The idea, he says, is that by controlling the admission of NOx and sulfur dioxide, or SO2, mills can lower the concentration of nitric acid and sulfuric acid, or H2SO4 (the result of SO2 combined with water). "That's a major step toward reducing acid rain, which in the eastern US is threatening to devastate major forests," says Applegate.

"This is where 4-20 mA technology comes in, and why it's critical for deriving what we call "emission factor." We look at all the fuels that flow into the boiler, and all the monitoring instruments report their fuel flow rates. Then we take those rates, combine them with the amount of heat present in that fuel, and generate the heat input. Now we have a heat input to the boiler and a steam flow out of the boiler, and we have the concentration in the stack. From those three measurements, we develop the emission factor."
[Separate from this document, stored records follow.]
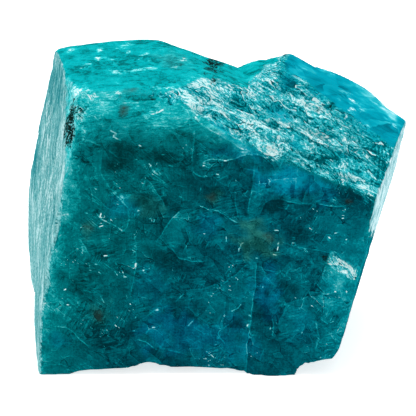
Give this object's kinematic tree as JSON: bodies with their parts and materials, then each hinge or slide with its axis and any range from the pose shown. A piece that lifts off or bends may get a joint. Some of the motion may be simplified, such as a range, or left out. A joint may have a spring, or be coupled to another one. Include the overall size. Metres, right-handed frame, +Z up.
{
  "type": "raw apatite crystal",
  "caption": "Rough blocky piece of blue-green apatite with flat cleavage faces, a ledged fracture slope and a flat base to rest on.",
  "frame": {"origin": "centre of the footprint of the whole piece, on the surface it rests on", "axes": "+Z up, -Y towards the broad front face, +X to the right along the longest side"},
  "size_m": [0.049, 0.0288, 0.034],
  "materials": {
    "apatite": "Blue-green translucent apatite, glossy on the flat faces and frosted white on the fractures and growth grooves."
  },
  "bodies": {
    "root": {"apatite_crystal": "apatite"}
  },
  "joints": []
}
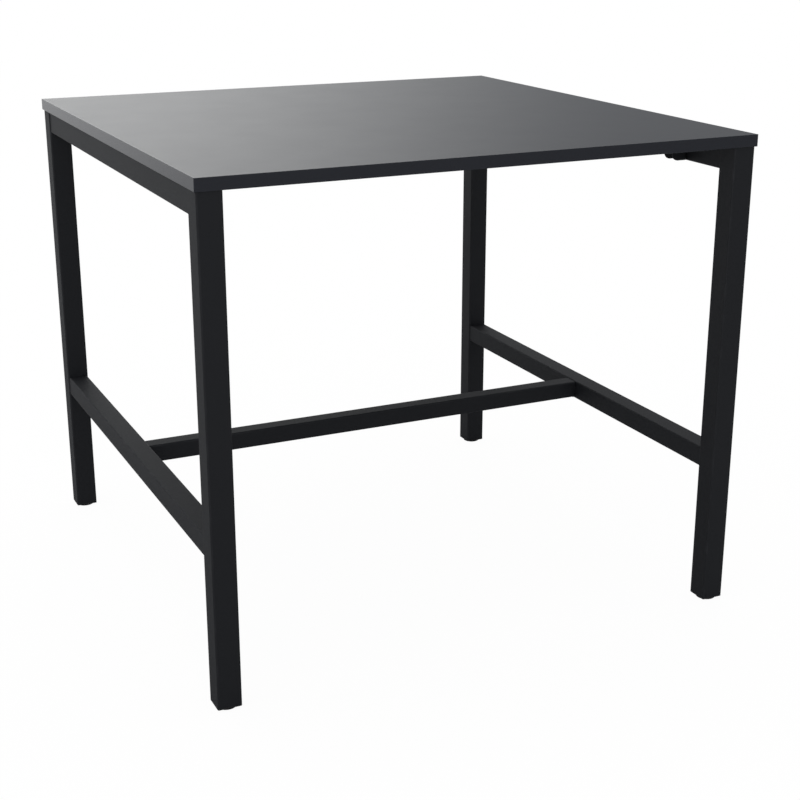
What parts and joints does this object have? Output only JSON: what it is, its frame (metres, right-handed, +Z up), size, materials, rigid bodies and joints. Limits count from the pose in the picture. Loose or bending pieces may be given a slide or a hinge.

The system determines how much NOx went up the stack in that set of circumstances. Here Applegate points to the critical need for "noninvasive" testing. "The instruments reporting fuel flows are also used to control the boiler, and they have to be calibrated. I can't go out there and say 'I'll just disconnect the oil flow meter and measure the flow.' If I did that, the boiler would trip."

No more shutdowns

At one time, he says, the only way to troubleshoot those instruments was to shut the boilers down - which meant waiting for once- or twice-a-year planned outages. "That meant there were long periods when I couldn't verify what a process control instrument was actually doing - unless I had a tool like the Fluke 771. Now I can go out there, measure the circuit loop between the instrument and the DCS, and say 'Alright, I'm at 55 %.' Now I look at what's coming to the NOx system and verify that it's also 55 %. You can compare the input side to the output side without disconnecting anything."

Percentage readings, he notes, give the technician another way to track critical indicators. A unique feature of the Fluke 771 is its dual readings: milliamps and percent of scale. For example: "A reading of 4 mA equates to zero percent of scale, and a reading of 20 mA equates to 100 %," he says. "In my case, 55 % would give me a reading of 12.8 mA." And how do units of flow equate to currents and percentages? "When you set everything up, you pick a span number. You say the span is going to be full-scale. If it's an oil flow meter, it might be zero to 30 gallons per minute. At 30 gpm, you'd be generating 20 mA, and you'd be looking for 100 % at the DCS level."

He notes that, in the 'DCS world,' readings of all kinds are converted from absolute readings of current between 4 mA and 20 mA, to a percent of some factor. Working with percentages is often easier than keeping current values in mind, while achieving the same results.

"We're using the instrument for dual purposes: One, to monitor the boiler and ensure it's safe for continuous operation, and two, to compare the amount of heat created by the boiler with the gas concentration in the stack. Those numbers calculate the emission factor, which tells us how much NOx the system is generating."

All loops are created equal

Applegate points out an inherent advantage of 4-20 mA technology. "At the mill, a regulator device sources that current. Within limits, it doesn't care whether that loop is 10 feet or 1000 feet long. The current is the same everywhere in the loop. The longer it is, the higher the resistance. But, because it's regulating current, the system just increases the voltage in order to drive the current to the level it wants to be. It's a low-impedance circuit that isn't impacted by noise in the surrounding area. That's because the current is high enough that any noise generated in the proximity of the circuit doesn't compare with the strength of that low-impedance, relatively high-current circuit."

In a sense, 4-20 mA technology is a great equalizer. And that is perhaps why the technology is still used in new industrial systems, even as newer bus technologies have been introduced.

But an enduring technology requires durable, easy-to-use tools. "What I like about the Fluke 771 is that it's uncomplicated," says Applegate. "It's not huge or unwieldy, and it's straightforward to use. A 4-20 mA tester like the Fluke 771 is the kind of tool that everybody in the process control world needs to do this type of work effectively. It's going to be like a flashlight."